- [What is needed]:
Copy nothing but the lines below running from the line containing "plan = extrude(make_face(outline), head_tab_height" through the line containing "if obj.type not", both end lines included.

========================================================================

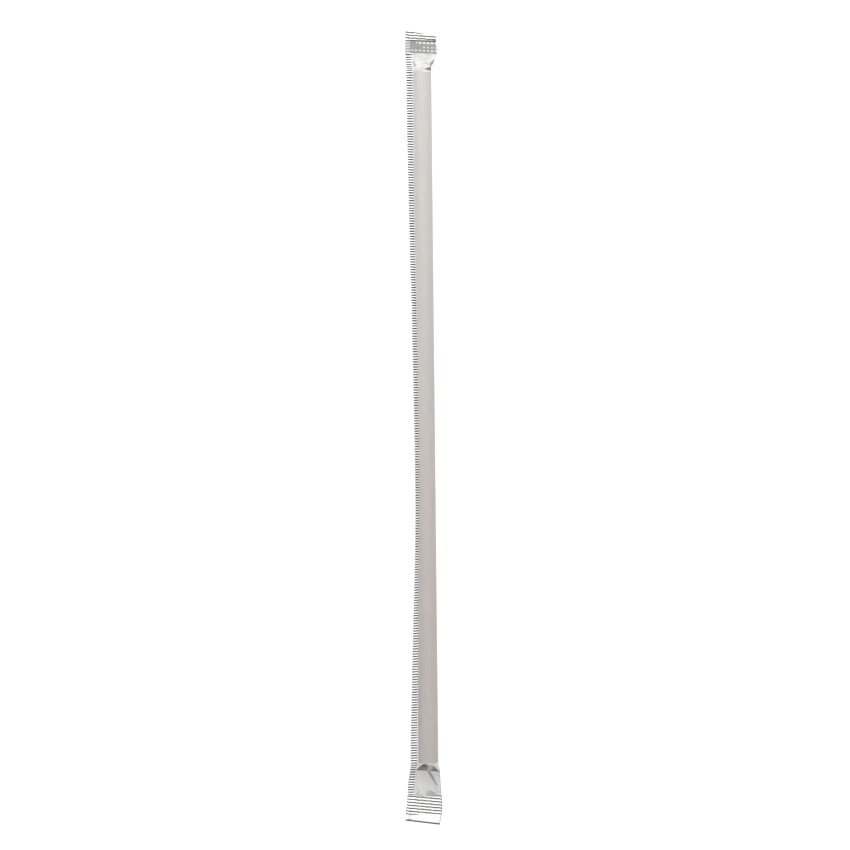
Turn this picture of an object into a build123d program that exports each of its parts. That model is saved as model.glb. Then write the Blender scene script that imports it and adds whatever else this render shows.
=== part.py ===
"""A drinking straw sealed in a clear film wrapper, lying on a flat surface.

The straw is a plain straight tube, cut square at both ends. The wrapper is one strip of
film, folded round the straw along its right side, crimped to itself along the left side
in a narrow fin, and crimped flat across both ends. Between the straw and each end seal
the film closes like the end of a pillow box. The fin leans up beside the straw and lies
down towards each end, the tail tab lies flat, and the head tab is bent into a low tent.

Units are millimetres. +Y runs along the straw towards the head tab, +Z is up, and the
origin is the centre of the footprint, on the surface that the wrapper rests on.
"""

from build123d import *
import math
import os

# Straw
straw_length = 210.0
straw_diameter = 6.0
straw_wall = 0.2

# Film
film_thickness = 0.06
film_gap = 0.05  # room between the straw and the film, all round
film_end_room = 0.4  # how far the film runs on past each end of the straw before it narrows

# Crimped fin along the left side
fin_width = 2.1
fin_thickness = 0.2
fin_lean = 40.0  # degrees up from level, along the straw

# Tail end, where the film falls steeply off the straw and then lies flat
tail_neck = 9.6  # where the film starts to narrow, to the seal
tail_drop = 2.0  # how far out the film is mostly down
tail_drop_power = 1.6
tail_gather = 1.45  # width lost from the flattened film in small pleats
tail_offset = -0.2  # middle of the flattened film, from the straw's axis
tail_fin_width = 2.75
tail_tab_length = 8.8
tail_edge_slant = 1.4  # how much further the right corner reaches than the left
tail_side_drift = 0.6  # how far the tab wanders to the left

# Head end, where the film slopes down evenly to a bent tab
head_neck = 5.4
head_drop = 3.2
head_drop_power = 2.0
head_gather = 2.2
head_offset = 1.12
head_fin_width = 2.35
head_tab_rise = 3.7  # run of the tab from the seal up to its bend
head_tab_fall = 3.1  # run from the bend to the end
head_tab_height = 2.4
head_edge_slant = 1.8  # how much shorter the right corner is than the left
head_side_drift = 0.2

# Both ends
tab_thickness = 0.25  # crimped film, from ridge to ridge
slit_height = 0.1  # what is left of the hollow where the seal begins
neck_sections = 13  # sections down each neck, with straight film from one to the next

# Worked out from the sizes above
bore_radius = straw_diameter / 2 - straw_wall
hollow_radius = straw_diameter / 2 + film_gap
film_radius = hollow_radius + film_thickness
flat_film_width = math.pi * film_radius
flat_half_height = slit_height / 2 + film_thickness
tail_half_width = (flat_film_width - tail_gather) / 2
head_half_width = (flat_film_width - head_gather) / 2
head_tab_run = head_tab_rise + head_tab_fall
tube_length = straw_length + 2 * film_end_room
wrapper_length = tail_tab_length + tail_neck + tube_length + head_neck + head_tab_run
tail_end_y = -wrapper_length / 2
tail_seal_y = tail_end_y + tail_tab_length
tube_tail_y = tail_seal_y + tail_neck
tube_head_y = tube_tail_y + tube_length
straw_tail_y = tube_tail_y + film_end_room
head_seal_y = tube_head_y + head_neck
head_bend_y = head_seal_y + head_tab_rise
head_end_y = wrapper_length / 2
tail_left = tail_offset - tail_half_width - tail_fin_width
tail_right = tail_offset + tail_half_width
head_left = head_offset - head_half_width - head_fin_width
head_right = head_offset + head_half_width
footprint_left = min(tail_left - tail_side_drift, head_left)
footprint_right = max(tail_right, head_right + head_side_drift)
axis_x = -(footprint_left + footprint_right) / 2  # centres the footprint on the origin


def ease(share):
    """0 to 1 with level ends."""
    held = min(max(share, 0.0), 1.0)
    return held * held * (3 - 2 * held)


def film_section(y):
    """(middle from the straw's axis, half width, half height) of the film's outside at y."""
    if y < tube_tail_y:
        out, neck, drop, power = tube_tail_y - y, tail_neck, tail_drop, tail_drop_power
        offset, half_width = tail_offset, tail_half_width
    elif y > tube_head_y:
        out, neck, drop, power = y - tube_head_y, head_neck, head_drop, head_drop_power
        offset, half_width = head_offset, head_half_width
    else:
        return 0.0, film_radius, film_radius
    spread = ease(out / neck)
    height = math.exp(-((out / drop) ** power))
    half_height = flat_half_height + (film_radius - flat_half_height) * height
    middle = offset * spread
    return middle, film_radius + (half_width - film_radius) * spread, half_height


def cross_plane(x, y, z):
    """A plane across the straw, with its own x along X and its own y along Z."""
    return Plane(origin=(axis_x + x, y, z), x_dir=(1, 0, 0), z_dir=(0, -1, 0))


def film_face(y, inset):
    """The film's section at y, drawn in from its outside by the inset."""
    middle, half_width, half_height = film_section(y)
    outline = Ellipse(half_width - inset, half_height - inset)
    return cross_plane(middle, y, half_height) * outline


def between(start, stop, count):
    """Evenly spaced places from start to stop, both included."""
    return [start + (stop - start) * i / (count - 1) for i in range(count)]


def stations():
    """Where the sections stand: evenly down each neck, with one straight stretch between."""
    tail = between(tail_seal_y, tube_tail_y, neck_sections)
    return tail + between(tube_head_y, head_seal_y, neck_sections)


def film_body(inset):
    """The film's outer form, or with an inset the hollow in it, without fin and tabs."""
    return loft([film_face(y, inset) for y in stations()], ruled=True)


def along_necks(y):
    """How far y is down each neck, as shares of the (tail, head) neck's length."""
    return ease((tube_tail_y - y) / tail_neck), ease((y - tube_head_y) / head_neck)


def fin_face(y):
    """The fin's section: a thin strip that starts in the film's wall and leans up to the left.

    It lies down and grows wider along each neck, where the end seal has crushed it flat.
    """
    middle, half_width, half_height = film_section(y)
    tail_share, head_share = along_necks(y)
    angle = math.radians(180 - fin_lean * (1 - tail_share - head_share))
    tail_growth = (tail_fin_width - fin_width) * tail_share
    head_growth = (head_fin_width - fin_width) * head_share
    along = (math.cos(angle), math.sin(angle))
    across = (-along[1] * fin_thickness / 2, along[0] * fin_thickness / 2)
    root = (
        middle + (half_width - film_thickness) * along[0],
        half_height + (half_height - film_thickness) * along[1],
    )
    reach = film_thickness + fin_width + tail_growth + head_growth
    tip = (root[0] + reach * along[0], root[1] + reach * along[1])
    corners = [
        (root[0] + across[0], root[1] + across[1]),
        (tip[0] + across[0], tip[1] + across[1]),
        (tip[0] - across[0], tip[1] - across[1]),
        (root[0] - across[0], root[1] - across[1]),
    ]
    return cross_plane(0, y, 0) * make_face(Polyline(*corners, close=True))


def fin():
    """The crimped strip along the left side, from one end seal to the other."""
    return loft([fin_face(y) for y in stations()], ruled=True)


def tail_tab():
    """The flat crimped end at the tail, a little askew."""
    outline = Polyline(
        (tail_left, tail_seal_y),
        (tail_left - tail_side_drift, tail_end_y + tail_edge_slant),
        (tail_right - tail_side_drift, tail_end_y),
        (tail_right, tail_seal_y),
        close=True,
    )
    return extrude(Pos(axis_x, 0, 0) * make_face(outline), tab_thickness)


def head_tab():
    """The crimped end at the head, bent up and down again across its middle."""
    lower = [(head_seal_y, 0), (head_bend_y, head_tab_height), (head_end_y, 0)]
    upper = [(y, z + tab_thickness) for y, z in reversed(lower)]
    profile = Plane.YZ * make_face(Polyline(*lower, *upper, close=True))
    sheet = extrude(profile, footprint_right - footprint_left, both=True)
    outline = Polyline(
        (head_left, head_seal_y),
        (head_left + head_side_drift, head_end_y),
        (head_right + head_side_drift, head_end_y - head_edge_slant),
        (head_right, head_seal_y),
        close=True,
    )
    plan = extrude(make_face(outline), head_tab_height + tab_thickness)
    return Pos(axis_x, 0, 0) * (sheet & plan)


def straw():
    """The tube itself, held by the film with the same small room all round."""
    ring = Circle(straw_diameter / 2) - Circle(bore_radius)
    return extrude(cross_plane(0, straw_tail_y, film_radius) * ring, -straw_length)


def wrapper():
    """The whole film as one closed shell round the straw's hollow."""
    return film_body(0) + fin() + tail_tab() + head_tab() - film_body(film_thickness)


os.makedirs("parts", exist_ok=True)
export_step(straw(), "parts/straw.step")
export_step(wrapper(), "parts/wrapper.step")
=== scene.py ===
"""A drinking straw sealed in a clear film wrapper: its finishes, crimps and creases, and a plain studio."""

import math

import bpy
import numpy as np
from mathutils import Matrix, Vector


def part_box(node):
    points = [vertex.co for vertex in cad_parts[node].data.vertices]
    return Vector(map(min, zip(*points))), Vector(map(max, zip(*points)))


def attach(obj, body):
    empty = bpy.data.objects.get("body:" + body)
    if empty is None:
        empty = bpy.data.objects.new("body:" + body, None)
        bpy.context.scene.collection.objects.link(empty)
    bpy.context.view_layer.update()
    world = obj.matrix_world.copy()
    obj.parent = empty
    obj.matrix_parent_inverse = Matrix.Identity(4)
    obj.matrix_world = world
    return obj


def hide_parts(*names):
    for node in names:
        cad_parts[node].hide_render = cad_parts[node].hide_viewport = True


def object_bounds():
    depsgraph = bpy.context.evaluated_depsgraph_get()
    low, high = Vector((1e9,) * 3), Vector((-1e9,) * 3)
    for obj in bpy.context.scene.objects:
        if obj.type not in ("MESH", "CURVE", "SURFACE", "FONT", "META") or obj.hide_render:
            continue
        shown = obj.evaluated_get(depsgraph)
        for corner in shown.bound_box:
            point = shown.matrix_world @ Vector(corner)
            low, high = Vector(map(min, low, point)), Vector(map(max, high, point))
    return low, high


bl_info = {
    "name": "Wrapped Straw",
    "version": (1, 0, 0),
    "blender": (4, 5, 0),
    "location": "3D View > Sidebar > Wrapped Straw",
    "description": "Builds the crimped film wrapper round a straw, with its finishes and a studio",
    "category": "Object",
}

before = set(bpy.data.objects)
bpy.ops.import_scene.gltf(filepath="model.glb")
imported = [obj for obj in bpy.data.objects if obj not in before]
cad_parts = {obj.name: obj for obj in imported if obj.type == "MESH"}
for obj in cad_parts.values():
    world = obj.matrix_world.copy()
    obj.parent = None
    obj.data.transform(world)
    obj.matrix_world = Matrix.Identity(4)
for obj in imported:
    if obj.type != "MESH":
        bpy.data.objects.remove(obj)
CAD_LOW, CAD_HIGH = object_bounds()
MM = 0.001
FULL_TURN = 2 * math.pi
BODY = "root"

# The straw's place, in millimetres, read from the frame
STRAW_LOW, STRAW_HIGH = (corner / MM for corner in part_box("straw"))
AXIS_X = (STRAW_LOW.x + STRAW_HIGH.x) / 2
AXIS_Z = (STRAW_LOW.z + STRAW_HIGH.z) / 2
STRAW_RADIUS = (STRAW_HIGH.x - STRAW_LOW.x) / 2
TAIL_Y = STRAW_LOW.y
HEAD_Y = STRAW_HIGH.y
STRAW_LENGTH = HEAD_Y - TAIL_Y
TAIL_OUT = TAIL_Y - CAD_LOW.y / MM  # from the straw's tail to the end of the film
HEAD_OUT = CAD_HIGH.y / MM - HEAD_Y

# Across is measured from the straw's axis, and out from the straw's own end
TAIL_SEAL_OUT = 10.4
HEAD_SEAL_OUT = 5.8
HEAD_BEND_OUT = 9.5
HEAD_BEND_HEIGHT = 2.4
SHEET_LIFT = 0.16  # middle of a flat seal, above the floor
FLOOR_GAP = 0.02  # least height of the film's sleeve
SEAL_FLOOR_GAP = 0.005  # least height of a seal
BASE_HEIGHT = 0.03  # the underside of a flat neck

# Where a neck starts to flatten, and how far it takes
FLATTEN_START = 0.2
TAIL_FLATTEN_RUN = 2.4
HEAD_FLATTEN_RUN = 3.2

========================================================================

- [Response for this exercise]:
    plan = extrude(make_face(outline), head_tab_height + tab_thickness)
    return Pos(axis_x, 0, 0) * (sheet & plan)


def straw():
    """The tube itself, held by the film with the same small room all round."""
    ring = Circle(straw_diameter / 2) - Circle(bore_radius)
    return extrude(cross_plane(0, straw_tail_y, film_radius) * ring, -straw_length)


def wrapper():
    """The whole film as one closed shell round the straw's hollow."""
    return film_body(0) + fin() + tail_tab() + head_tab() - film_body(film_thickness)


os.makedirs("parts", exist_ok=True)
export_step(straw(), "parts/straw.step")
export_step(wrapper(), "parts/wrapper.step")
=== scene.py ===
"""A drinking straw sealed in a clear film wrapper: its finishes, crimps and creases, and a plain studio."""

import math

import bpy
import numpy as np
from mathutils import Matrix, Vector


def part_box(node):
    points = [vertex.co for vertex in cad_parts[node].data.vertices]
    return Vector(map(min, zip(*points))), Vector(map(max, zip(*points)))


def attach(obj, body):
    empty = bpy.data.objects.get("body:" + body)
    if empty is None:
        empty = bpy.data.objects.new("body:" + body, None)
        bpy.context.scene.collection.objects.link(empty)
    bpy.context.view_layer.update()
    world = obj.matrix_world.copy()
    obj.parent = empty
    obj.matrix_parent_inverse = Matrix.Identity(4)
    obj.matrix_world = world
    return obj


def hide_parts(*names):
    for node in names:
        cad_parts[node].hide_render = cad_parts[node].hide_viewport = True


def object_bounds():
    depsgraph = bpy.context.evaluated_depsgraph_get()
    low, high = Vector((1e9,) * 3), Vector((-1e9,) * 3)
    for obj in bpy.context.scene.objects:
        if obj.type not in ("MESH", "CURVE", "SURFACE", "FONT", "META") or obj.hide_render:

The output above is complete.